Guest Talk: Thomas Rothvoss: Discrepancy Theory: Algorithms and Applications

Thursday, March 12, 2020, 11:00am

Location: RWTH Aachen University, SeMath, Pontdriesch 14-16, Room 008

Speaker: Thomas Rothvoss

Thomas Rothvoss is a very famous researcher in the area of optimization and theoretical computer science. Lately he awarded the Fulkerson Prize for "The Matching Polytope has Exponential Extension Complexity."

An exciting line of work, starting with Bansal’s seminal paper provides algorithms to find partial colorings in polytopes and more generally in large enough convex sets.
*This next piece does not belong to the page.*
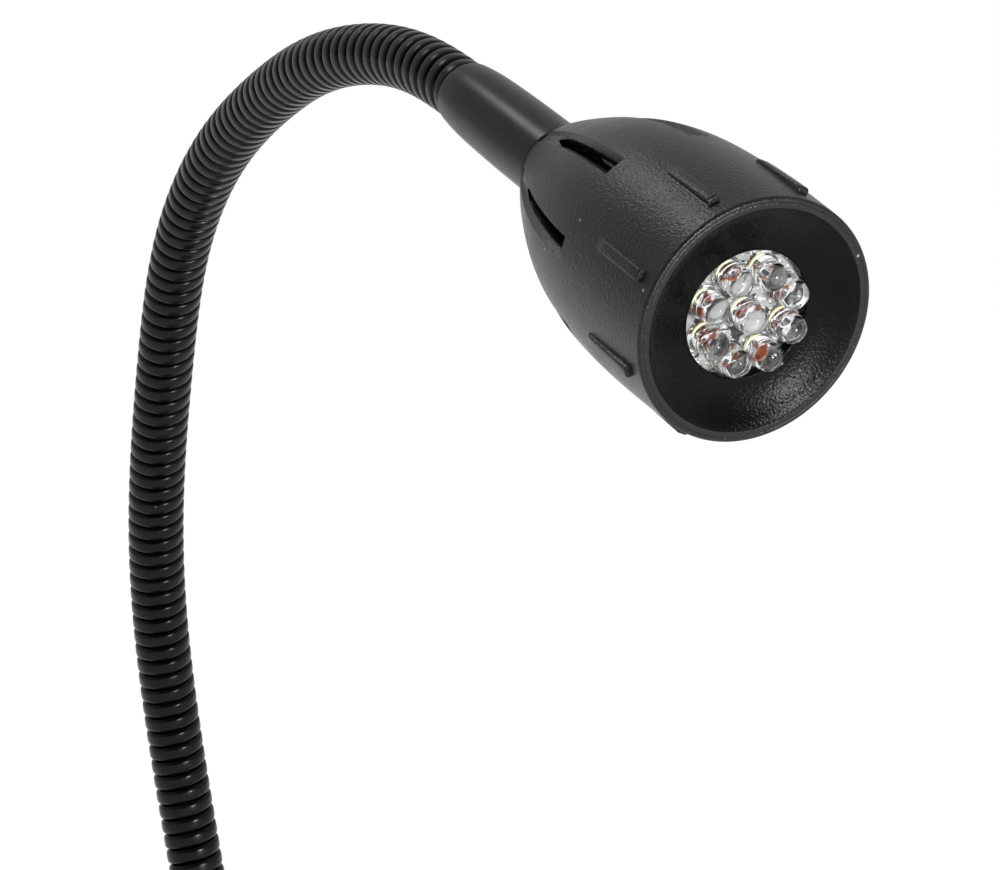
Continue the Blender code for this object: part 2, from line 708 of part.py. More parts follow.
def switch_parts(paints, home, cutters):
    height = 12.0
    top = FOOT_TOP + GAP
    frame = box("switch_frame", (SWITCH_LENGTH, SWITCH_WIDTH, 1.6), home, bevel=0.4)
    frame.location = Vector((0, SWITCH_Y, top + 0.8)) * MM
    body = box("switch_body", (SWITCH_LENGTH - 2.0, SWITCH_WIDTH - 2.0, height), cutters)
    body.location = Vector((0, SWITCH_Y, top + 0.8 - height / 2)) * MM
    well = box("switch_well", (ROCKER_LENGTH + 1.2, ROCKER_WIDTH + 0.8, height), cutters)
    well.location = Vector((0, SWITCH_Y, top + 3.0 - height / 2 + 0.5)) * MM
    frame = carve(frame, [body], "UNION")
    place(carve(frame, [well]), paints["black"], None, (0, SWITCH_Y, top + 0.8))

    pivot = bpy.data.objects.new("rocker_pivot", None)
    pivot.location = Vector((0, SWITCH_Y, ROCKER_PIVOT)) * MM
    home.objects.link(pivot)
    half = ROCKER_LENGTH / 2
    rise = half * math.tan(math.radians(ROCKER_TILT))
    side = [(-half, 2.6 + rise), (-half, -0.8), (-2.0, -3.6), (2.0, -3.6), (half, -0.8), (half, 2.6 + rise)]
    side += [(0.0, 2.6)]
    rocker = outline("switch_rocker", side, ROCKER_WIDTH, home)
    place(rocker, paints["black"], pivot, (0, 0, 0), (90, -ROCKER_TILT, 0))


def build():
    clear_scene()
    home = new_collection("examination_lamp")
    cutters = new_collection("cutters", hidden=True)
    paints = {
        "black": material("grained_black_plastic", (0.035, 0.036, 0.038), 0.42),
        "satin": material("satin_black", (0.03, 0.03, 0.032), 0.35),
        "neck": material("gooseneck_black", (0.022, 0.022, 0.025), 0.38),
        "clear": material("clear_epoxy", (0.86, 0.87, 0.88), 0.05),
        "board": material("white_circuit_board", (0.75, 0.76, 0.74), 0.4),
        "steel": material("zinc_plated_steel", (0.6, 0.61, 0.62), 0.3, 1.0),
        "plate": material("pressed_steel", (0.42, 0.43, 0.44), 0.45, 1.0),
        "iron": material("cast_iron", (0.12, 0.12, 0.12), 0.7, 0.9),
        "rubber": material("pad_rubber", (0.02, 0.02, 0.02), 0.9),
        "red": material("red_lead", (0.5, 0.02, 0.02), 0.45),
    }
    head_parts(paints, home, cutters)
    neck_parts(paints["neck"], home, cutters)
    collar_parts(paints, home, cutters)
    cover_parts(paints, home, cutters)
    circuit_parts(paints, home)
    jack_parts(paints, home, cutters)
    switch_parts(paints, home, cutters)


build()
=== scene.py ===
import math

import bmesh
import bpy
import numpy as np
from mathutils import Matrix, Vector


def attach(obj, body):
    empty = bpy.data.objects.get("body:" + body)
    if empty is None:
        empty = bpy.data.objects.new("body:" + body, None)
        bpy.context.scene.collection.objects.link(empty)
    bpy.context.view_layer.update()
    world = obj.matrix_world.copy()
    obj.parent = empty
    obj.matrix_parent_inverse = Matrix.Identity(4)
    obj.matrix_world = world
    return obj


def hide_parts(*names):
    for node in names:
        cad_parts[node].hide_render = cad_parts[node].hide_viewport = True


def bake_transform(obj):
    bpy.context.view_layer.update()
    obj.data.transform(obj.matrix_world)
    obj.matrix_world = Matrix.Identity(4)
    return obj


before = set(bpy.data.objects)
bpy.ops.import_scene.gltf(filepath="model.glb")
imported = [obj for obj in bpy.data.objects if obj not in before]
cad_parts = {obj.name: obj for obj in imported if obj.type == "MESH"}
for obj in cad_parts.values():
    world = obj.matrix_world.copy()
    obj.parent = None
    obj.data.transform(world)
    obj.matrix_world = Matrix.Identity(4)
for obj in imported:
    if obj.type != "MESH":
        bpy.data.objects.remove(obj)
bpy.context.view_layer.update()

# Lengths are in millimetres until a mesh is made. A head piece is drawn on the
# head's own axis: 0 at the rim, minus towards the neck.
MM = 0.001
HEAD_CENTRE = (-15.4, -271.6, 303.6)
HEAD_DOWN_TILT = 16.9
HEAD_YAW = 6.8
HEAD = (
    Matrix.Translation(Vector(HEAD_CENTRE) * MM)
    @ Matrix.Rotation(math.radians(HEAD_YAW), 4, "Z")
    @ Matrix.Rotation(math.radians(90 + HEAD_DOWN_TILT), 4, "X")
)
SLEEVE_START = -98.5
SHELL_BACK = -65.0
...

The original motivation comes from discrepancy theory where the goal is to bi-color a given set of sets as evenly as possible. For example, this enables a constructive solution to Spencer’s “6-standard deviations suffice” Theorem. We show a surprising simple deterministic algorithm to find partial colorings in a polytope. Moreover we show how discrepancy theory can be used to obtain linear size spectral spartifiers in a graph, matching the result of Batson, Spielman and Srivastava. In particular such sparsifiers imply that in any undirected graph one can select a linear size set of edges with weights so that every cut is preserved up to a (1 + ε) factor.

This is joint work with Avi Levy, Harish Ramadas, and Victor Reis.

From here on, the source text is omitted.